I’m an optimistic pessimist. I think it’s wrong to assume we’ll survive 2 °C of warming: there are already too many people on Earth. At 4 °C we could not survive with even one-tenth of our current population. The reason is we would not find enough food, unless we synthesised it. Because of this, the cull during this century is going to be huge, up to 90 per cent. The number of people remaining at the end of the century will probably be a billion or less. It has happened before: between the ice ages there were bottlenecks when there were only 2000 people left. It’s happening again.
I don’t think humans react fast enough or are clever enough to handle what’s coming up. Kyoto was 11 years ago. Virtually nothing’s been done except endless talk and meetings.
It’s a depressing outlook.
Not necessarily. I don’t think 9 billion is better than 1 billion. I see humans as rather like the first photosynthesisers, which when they first appeared on the planet caused enormous damage by releasing oxygen – a nasty, poisonous gas. It took a long time, but it turned out in the end to be of enormous benefit. I look on humans in much the same light. For the first time in its 3.5 billion years of existence, the planet has an intelligent, communicating species that can consider the whole system and even do things about it. They are not yet bright enough, they have still to evolve quite a way, but they could become a very positive contributor to planetary welfare.
How much biodiversity will be left after this climatic apocalypse?
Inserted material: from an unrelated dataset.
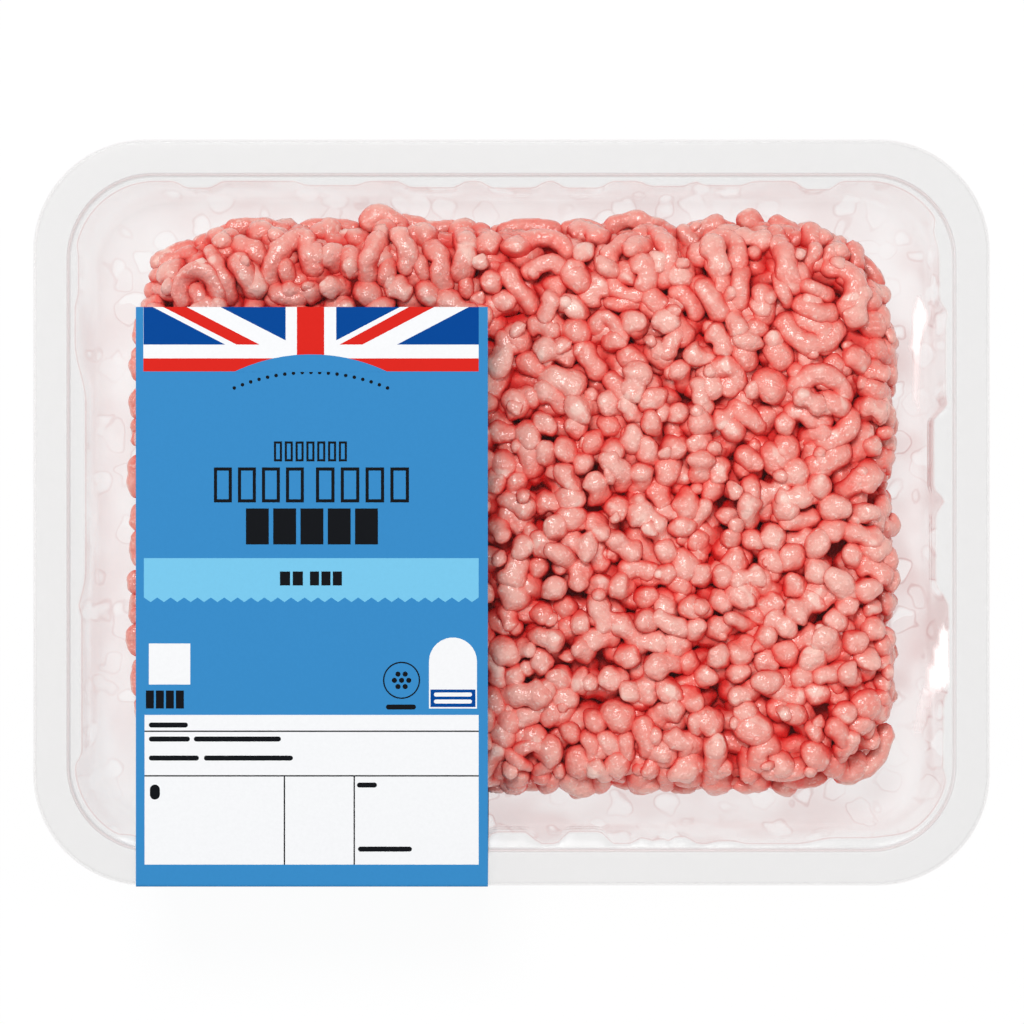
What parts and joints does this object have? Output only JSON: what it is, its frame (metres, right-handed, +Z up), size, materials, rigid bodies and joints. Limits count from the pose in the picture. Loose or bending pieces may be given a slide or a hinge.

We have the example of the Palaeocene-Eocene Thermal Maximum event 55 million years ago. About the same amount of CO2 was put into the atmosphere as we are putting in and temperatures rocketed by about 5 °C over about 20,000 years. The world became largely desert. The polar regions were tropical and most life on the planet had the time to move north and survive. When the planet cooled they moved back again. So there doesn’t have to be a massive extinction. It’s already moving: if you live in the countryside as I do you can see the changes, even in the UK.
He has a lot of optimism that despite all the damage we can do as a species, that the Earth will recover–even that perhaps these amazingly smart humans, in his opinion, the apex of creation, will figure out how to live in harmony with the Earth–eventually.
But it also might allow both a fatalism and a hedonism to develop–as if we can do nothing to hurt the Earth at all. Lovelock was instrumental in getting the global CFC ban that led to saving the Ozone layer. Perhaps there are still more things to do to stop the warming that’s happening–as he suggests in the article. Certainly, we have to think short term. Lovelock’s vision–is that after thousands and thousands of years–humanity will survive and learn. Movies shorten that to a few hundred years, a slap on the hand for our negligent behavior instead of the mass extinction probably waiting for us. They believe in Man rebooting after the Earth has rebooted itself. Repair-adise.
All these movies have people waiting out the storm, walking into paradise, virtually unchanged. Free of humanity for a mere 200 years, the planet heaves a rainbow sigh of relief, bushy gardens of plenty. But with our weapons we can inflict planetary damage; Wall-E can never clean up all the trash and one plant can’t feed the multitudes–and there will be a long wait for the storm to be over. And humans may not survive as humans. There may be no humans to come back out after 55 million years….and if there are, will they remember what they did wrong? We have to affect change.
Sure, we may not die, but we will all be changed.
Of course we -the human race – will be changed. So much of who we think we are is our culture. And that will be hugely altered if the number of people falls from 6 billion to 1 billion. The world will be unchanged for some values of “change.” It will still have an atmosphere of sorts, seas, water, vegetation. It won’t be the world as we know it.
But I think I agree with Lovelock. It’s too late. All the “green” stuff we’re doing is illusory. I grew up in a different country, with a much smaller carbon footprint – not because of choice, but because that’s how things were. What I see as modifications are so trivial as to be funny. People are not going to consume *significantly* less of anything.
In the same issue of New Scientist, a different article discussed the probability that the Large Hadron Collider would open a black hole and wipe out this corner of the universe…
Reading about 9 billion people dying sure takes the sting out of RoF closing, doesn’t it?